The World War II airstrip is still used today as Tongareva Airport, with its initial 3,000-meter runway reduced to 1,700 meters. Weekly flights to the atoll by Air Rarotonga are subject to frequent cancellations due to a lack of passengers or lack of fuel on Penrhyn for the return flight.

A large passage in the lagoon allows inter-island ships to enter the lagoon, and the island has become popular as a stopover for yachts crossing the Pacific from Panama to New Zealand. The inter-island Taio Shipping company visits the island approximately every three months.

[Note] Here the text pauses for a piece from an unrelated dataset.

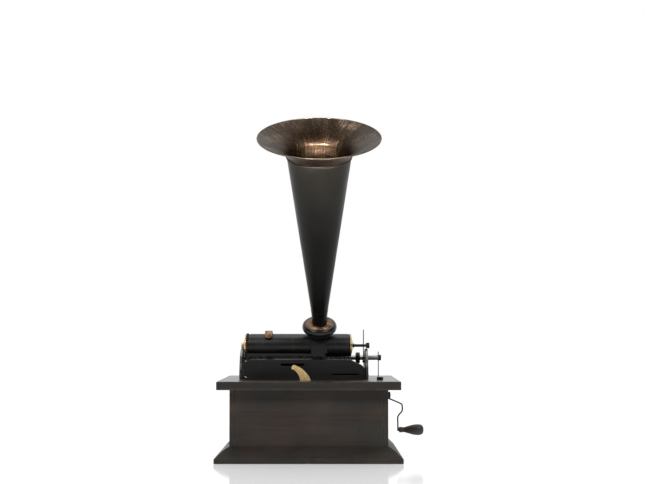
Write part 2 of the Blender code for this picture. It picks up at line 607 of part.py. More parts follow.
def make_speed_control():
    head, tip = 0.0057, 0.1128
    profile = [(0, DECK_TOP + head), (0.0049, DECK_TOP + head), (0.0056, DECK_TOP + head - 0.0007),
               (0.0056, DECK_TOP + GAP), (0.002, DECK_TOP + GAP), (0.002, tip), (0, tip)]
    turned("speed_screw", profile, "black_iron", (SPEED_X, SPEED_Y, 0), Z_AXIS, 20)
    front = [(ROCKER_Y, ROCKER_Z - 0.003), (ROCKER_Y, ROCKER_Z + 0.004), (SPEED_Y + 0.003, tip - GAP),
             (SPEED_Y - 0.003, tip - GAP), (SPEED_Y - 0.003, tip - 0.005)]
    rocker = plate("speed_rocker", front, 0.004, "steel", (0.1235, 0, 0))
    shaft = rod("rocker_shaft", 0.0025, MOTOR_RIGHT_X - 0.001, 0.125, None, (0, ROCKER_Y, ROCKER_Z), steps=16)
    shoe = GOVERNOR_Z - 0.012 - 0.0012
    rear = [(ROCKER_Y, ROCKER_Z + 0.003), (ROCKER_Y - 0.004, ROCKER_Z - 0.003),
            (GOVERNOR_Y - 0.003, shoe - 0.004), (GOVERNOR_Y + 0.004, shoe - 0.004),
            (GOVERNOR_Y + 0.004, shoe), (GOVERNOR_Y - 0.004, shoe)]
    combine(rocker, shaft, "UNION")
    combine(rocker, plate("rocker_tail", rear, 0.005, None, (0.101, 0, 0)), "UNION")


# Crank

def make_crank():
    centre = (0, CRANK_Y, CRANK_Z)
    outside = CASE_WIDTH / 2
    profile = [(0.009, outside + GAP + 0.0018), (0.009, outside + GAP), (0.006, outside + GAP),
               (0.006, outside - BOARD), (LARGE_ARBOR + RUNNING, outside - BOARD),
               (LARGE_ARBOR + RUNNING, outside + GAP + 0.0018)]
    turned("crank_bush", profile, "brass", centre, ring=True)
    shaft = rod("crank_shaft", LARGE_ARBOR, 0.062, 0.1480, "steel", centre)
    pinion = gear("winding_pinion", CRANK_TEETH, winding_pinion_phase(), WINDING_X, CRANK_Y, CRANK_Z,
                  0.005, None)
    combine(shaft, pinion, "UNION")
    route = [(0.1455, 0.0058), (0.1480, 0.0068), (0.1660, 0.0140), (0.1692, 0.0165), (ARM_BULGE_X, 0.0200),
             (ARM_BULGE_X, 0.0265), (0.1690, 0.0295), (0.1635, 0.0360), (ARM_CLEAR_X, 0.0395),
             (ARM_CLEAR_X + 0.0003, CRANK_REACH)]
    curve = bpy.data.curves.new("crank_arm", "CURVE")
    curve.dimensions = "3D"
    curve.bevel_depth = WIRE_RADIUS
    curve.bevel_resolution = 2
    curve.use_fill_caps = True
    spline = curve.splines.new("POLY")
    spline.points.add(len(route) - 1)
    for point, (x, drop) in zip(spline.points, route):
        point.co = (x, CRANK_Y, CRANK_Z - drop, 1)
    wire = as_mesh(place("crank_arm", curve, "black_iron"))
    hub = tube("arm_hub", 0.0068, LARGE_ARBOR + GAP, 0.1425, 0.1480, None, centre)
    combine(wire, hub, "UNION")
    end_z = CRANK_Z - CRANK_REACH
    pin = rod("grip_pin", 0.0018, ARM_CLEAR_X - 0.0004, 0.1920, None, (0, CRANK_Y, end_z), steps=16)
    combine(wire, pin, "UNION")
    bore, start = 0.0018 + RUNNING, 0.1638
    swell = [(0.0034, 1.0), (0.0072, 0.97), (0.0094, 0.88), (GRIP_RADIUS, 0.74), (0.0090, 0.55),
             (0.0068, 0.36), (0.0052, 0.24), (0.0048, 0.17), (0.0048, 0.0)]
    outer = [(radius, start + GRIP_LENGTH * share) for radius, share in swell]
    profile = [(0, start + GRIP_LENGTH), *outer, (bore, start), (bore, 0.1930), (0, 0.1930)]
    turned("crank_grip", profile, "stained_wood", (0, CRANK_Y, end_z))


# Motor

def winding_pinion_phase():
    return meshing_phase(WINDING_TEETH, pi / 2, CRANK_TEETH, pi / 2)


def make_motor_frame():
    outline = [(MOTOR_FRONT, MOTOR_FOOT), (MOTOR_FRONT, MOTOR_TOP), (MOTOR_BACK, MOTOR_TOP),
               (MOTOR_BACK, MOTOR_FOOT)]
    bearings = [((BARREL_Y, BARREL_Z), LARGE_ARBOR), ((SECOND_Y, SECOND_Z), SMALL_ARBOR),
                ((PULLEY_Y, PULLEY_Z), SMALL_ARBOR), ((GOVERNOR_Y, GOVERNOR_Z), SMALL_ARBOR)]
    holes = [circle(centre, radius + RUNNING) for centre, radius in bearings]
    left = plate("motor_plate_left", outline, MOTOR_SHEET, "steel", (MOTOR_LEFT_X, 0, 0), holes=holes)
    extra = [circle((CRANK_Y, CRANK_Z), LARGE_ARBOR + RUNNING),
             circle((ROCKER_Y, ROCKER_Z), SMALL_ARBOR + RUNNING)]
    plate("motor_plate_right", outline, MOTOR_SHEET, "steel", (MOTOR_RIGHT_X, 0, 0), holes=holes + extra)
    start, end = MOTOR_LEFT_X, MOTOR_RIGHT_X - MOTOR_SHEET / 2 - GAP
    inset = 0.007
    for number, (y, z) in enumerate(((MOTOR_FRONT + inset, MOTOR_FOOT + inset),
                                     (MOTOR_FRONT + inset, MOTOR_TOP - inset),
                                     (MOTOR_BACK - inset, MOTOR_FOOT + inset),
                                     (MOTOR_BACK - inset, MOTOR_TOP - inset)), 1):
        combine(left, rod(f"motor_pillar_{number}", 0.0035, start, end, None, (0, y, z), steps=16), "UNION")


def spiral(turns, start, end, steps):
    """Points of an evenly opening spiral."""
    points = []
    for step in range(steps + 1):
        angle = 2 * pi * turns * step / steps
        radius = start + (end - start) * step / steps
        points.append((radius * cos(angle), radius * sin(angle)))
    return points


def make_spring_motor():
    centre = (0, BARREL_Y, BARREL_Z)
    left, right = MOTOR_LEFT_X - 0.003, MOTOR_RIGHT_X + 0.003
    rod("barrel_arbor", LARGE_ARBOR, left, right, "steel", centre)
    fixed, free = LARGE_ARBOR + GAP, LARGE_ARBOR + RUNNING
    wheel = gear("winding_wheel", WINDING_TEETH, pi / 2, WINDING_X, BARREL_Y, BARREL_Z, 0.003, "brass")
    ratchet = []
    for tooth in range(RATCHET_TEETH):
        angle = pi + 2 * pi * tooth / RATCHET_TEETH
        for reach in (RATCHET_RADIUS - RATCHET_STEP, RATCHET_RADIUS):
            ratchet.append((reach * cos(angle), reach * sin(angle)))
    boss = plate("ratchet_boss", ratchet, 0.007, None, (RATCHET_X - 0.002, BARREL_Y, BARREL_Z))
    combine(wheel, boss, "UNION")
    combine(wheel, rod("winding_bore", fixed, WINDING_X - BOARD, RATCHET_X + BOARD, None, centre))
    outer, inner = BARREL_RADIUS, BARREL_RADIUS - BARREL_WALL
    floor = BARREL_LEFT + BARREL_WALL
    profile = [(0, floor), (inner, floor), (inner, BARREL_RIGHT), (outer, BARREL_RIGHT), (outer, BARREL_LEFT),
               (0, BARREL_LEFT)]
    barrel = turned("spring_barrel", profile, "brass", centre, steps=24)
    great = gear("great_wheel", GREAT_TEETH, SECOND_ANGLE, GREAT_X, BARREL_Y, BARREL_Z, GREAT_WIDTH, None)
    combine(barrel, great, "UNION")
    combine(barrel, rod("barrel_bore", free, GREAT_X - BOARD, floor + BOARD, None, centre))
    tube("barrel_cover", inner - GAP, free, BARREL_RIGHT - 0.0015, BARREL_RIGHT, "brass", centre, steps=24)
    turns, steps, strip = 4, 48, 0.0009
    path = spiral(turns, 0.0060, inner - 0.0015, steps)
    wound = [(y * (1 + strip / hypot(y, z)), z * (1 + strip / hypot(y, z))) for y, z in path]
    spring_left, spring_right = BARREL_LEFT + BARREL_WALL + 0.001, BARREL_RIGHT - 0.003
    middle = ((spring_left + spring_right) / 2, BARREL_Y, BARREL_Z)
    plate("mainspring", [*path, *reversed(wound)], spring_right - spring_left, "steel", middle)


def make_click():
    """Pawl of the ratchet on the winding wheel's boss, riding on the tips of its teeth."""
    pivot = (BARREL_Y - 0.026, BARREL_Z - 0.006)
    tip = BARREL_Y - RATCHET_RADIUS - GAP
    face = BARREL_Z + GAP
    outline = [*arc(pivot, 0.0035, 100, 330, 8), (tip - 0.0021, face), (tip, face),
               (tip - 0.0004, face + 0.0015), (tip - 0.0013, face + 0.0031)]
    click = plate("click", outline, 0.003, "steel", (RATCHET_X, 0, 0))
    pin = rod("click_pin", 0.0015, RATCHET_X - 0.001, MOTOR_RIGHT_X - MOTOR_SHEET / 2 - GAP, None,
              (0, *pivot), steps=12)
    combine(click, pin, "UNION")


def make_train():
    left, right = MOTOR_LEFT_X - 0.002, MOTOR_RIGHT_X + 0.002
    second_phase = meshing_phase(GREAT_TEETH, SECOND_ANGLE, SECOND_PINION_TEETH, SECOND_ANGLE)
    pinion_width, wheel_width = 0.005, 0.003
    arbor = rod("second_arbor", SMALL_ARBOR, left, right, "steel", (0, SECOND_Y, SECOND_Z))
    leaves = gear("second_pinion", SECOND_PINION_TEETH, second_phase, GREAT_X, SECOND_Y, SECOND_Z,
                  pinion_width, None)
    combine(arbor, leaves, "UNION")
    pulley_direction = atan2(PULLEY_Z - SECOND_Z, PULLEY_Y - SECOND_Y)
    wheel = gear("second_wheel", SECOND_TEETH, pulley_direction, SECOND_WHEEL_X, SECOND_Y, SECOND_Z,
                 wheel_width, None)
    combine(arbor, wheel, "UNION")
    third_phase = meshing_phase(SECOND_TEETH, pulley_direction, THIRD_PINION_TEETH, pulley_direction)
    arbor = rod("pulley_arbor", SMALL_ARBOR, 0.007, 0.0955, "steel", (0, PULLEY_Y, PULLEY_Z))
    leaves = gear("third_pinion", THIRD_PINION_TEETH, third_phase, SECOND_WHEEL_X, PULLEY_Y, PULLEY_Z,
                  pinion_width, None)
    combine(arbor, leaves, "UNION")
    combine(arbor, rod("brake_drum", 0.008, 0.008, 0.014, None, (0, PULLEY_Y, PULLEY_Z)), "UNION")
    combine(arbor, pulley("motor_pulley", SMALL_ARBOR - GAP, None, PULLEY_Y, PULLEY_Z), "UNION")
    governor_phase = meshing_phase(SECOND_TEETH, pulley_direction, THIRD_PINION_TEETH, GOVERNOR_ANGLE)
    centre = (0, GOVERNOR_Y, GOVERNOR_Z)
    shaft = rod("governor_shaft", SMALL_ARBOR, left, 0.103, "steel", centre)
    leaves = gear("governor_pinion", THIRD_PINION_TEETH, governor_phase, SECOND_WHEEL_X, GOVERNOR_Y,
                  GOVERNOR_Z, pinion_width, None)
    combine(shaft, leaves, "UNION")
    combine(shaft, rod("governor_disc", 0.012, 0.0985, 0.1005, None, centre), "UNION")
    hub = tube("governor_weights", 0.0050, SMALL_ARBOR + GAP, 0.034, 0.048, "brass", centre)
    for number in range(3):
        angle = 2 * pi * number / 3
        spot = (0.041, GOVERNOR_Y + 0.0075 * cos(angle), GOVERNOR_Z + 0.0075 * sin(angle))
        weight = turned(f"governor_ball_{number + 1}", arc((0, 0), 0.0042, 90, -90, 4), None, spot, steps=10)
        combine(hub, weight, "UNION")


clear_scene()
PARTS = new_collection("wind_up_phonograph")
CUTTERS = new_collection("phonograph_cutters")
make_plinth()
make_case()
make_deck()
make_housing()
make_end_plates()
make_guide_bar()
make_back_rod()
make_mandrel()
make_feed()
make_carriage()
make_reproducer()
make_horn()
make_catch()
make_gate()
make_start_lever()
make_speed_control()
make_crank()
make_motor_frame()
make_spring_motor()
make_click()
make_train()
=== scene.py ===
"""The looks of a wind-up cylinder phonograph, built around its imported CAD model. Metres throughout."""

import json
import math

import bmesh
import bpy
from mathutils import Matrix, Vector

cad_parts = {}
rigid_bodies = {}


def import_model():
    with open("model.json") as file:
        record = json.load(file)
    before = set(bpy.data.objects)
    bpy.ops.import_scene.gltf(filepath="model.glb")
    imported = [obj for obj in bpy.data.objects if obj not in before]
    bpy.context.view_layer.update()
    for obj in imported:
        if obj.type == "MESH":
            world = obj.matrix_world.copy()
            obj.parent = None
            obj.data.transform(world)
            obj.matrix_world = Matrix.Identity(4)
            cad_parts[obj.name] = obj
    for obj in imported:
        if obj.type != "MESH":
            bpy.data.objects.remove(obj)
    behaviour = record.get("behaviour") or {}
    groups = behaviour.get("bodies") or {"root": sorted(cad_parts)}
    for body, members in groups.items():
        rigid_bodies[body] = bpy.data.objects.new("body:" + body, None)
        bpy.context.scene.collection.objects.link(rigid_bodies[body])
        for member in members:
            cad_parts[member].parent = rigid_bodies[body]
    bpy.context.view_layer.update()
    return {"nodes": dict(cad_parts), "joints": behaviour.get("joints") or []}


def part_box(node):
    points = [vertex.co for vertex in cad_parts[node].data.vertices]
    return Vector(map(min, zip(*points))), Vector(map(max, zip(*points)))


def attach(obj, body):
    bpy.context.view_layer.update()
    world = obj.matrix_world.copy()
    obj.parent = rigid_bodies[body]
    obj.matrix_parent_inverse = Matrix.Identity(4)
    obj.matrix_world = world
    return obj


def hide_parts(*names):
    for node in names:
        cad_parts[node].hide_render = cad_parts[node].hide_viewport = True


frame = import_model()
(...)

The locally produced Rito hats are woven from fibre from young coconut leaves, which are stripped, boiled and dried, resulting in a fine white leaf. Called rito weaving, the traditional items woven are Sunday church fans, small baskets and hats, the hats originally being copies of the ones the sailors wore. Weaving is an economic activity in both villages; both traditional and artificial dyes may be used.

===Black pearl farming===
Black pearl farming, together with mother of pearl, was previously the only significant economic activity on the island. Pearl farming began in 1997–1998. In 2000, algal blooms spread around the lagoon, and a virus killed the pearl oysters. The stocks never recovered, and the final harvest was in 2003, resulting in significant losses of equipment, outlay and resources.

===Food===
The present population of the island relies on the ocean for most of their food as well as locally grown plants such as coconut, pawpaw, breadfruit and puraka (yam). Every morning (except on Sundays), men from the island head out in small tin boats to spear or trawl for fish for their families. The islanders' diet is supplemented with imported rice and flour shipped in from Rarotonga or Hawai'i. The boats are infrequent (usually every 3 months).

===Energy===
Electricity has been supplied by a generator in each village (Omoka 65 KVA, Te Tautua 35 KVA); these have been installed by Australian Aid. Provision of diesel fuel required two long sea voyages: Auckland to Rarotonga, then onwards to the northern Cooks Islands (ships travelled 7,000 km each way). To save fuel, electricity was always turned off overnight (11 pm to 6 am). The New Zealand Government (Ministry of Foreign Affairs and Trade) decided to assist the Cook Islands Government by funding solar power arrays in all the northern atolls. The Aid programme Uira Natura ko Tokerau was for NZ$20 million. The build was by PowerSmart Solar of New Zealand. Construction began on 23 February 2015, each village was solar powered by the end of May 2015. Some work is possibly still ongoing for all northern atolls to be on renewable energy.

The Omoka solar farm and Te Tautua solar farm now provide 126 kW and 42 kW, respectively.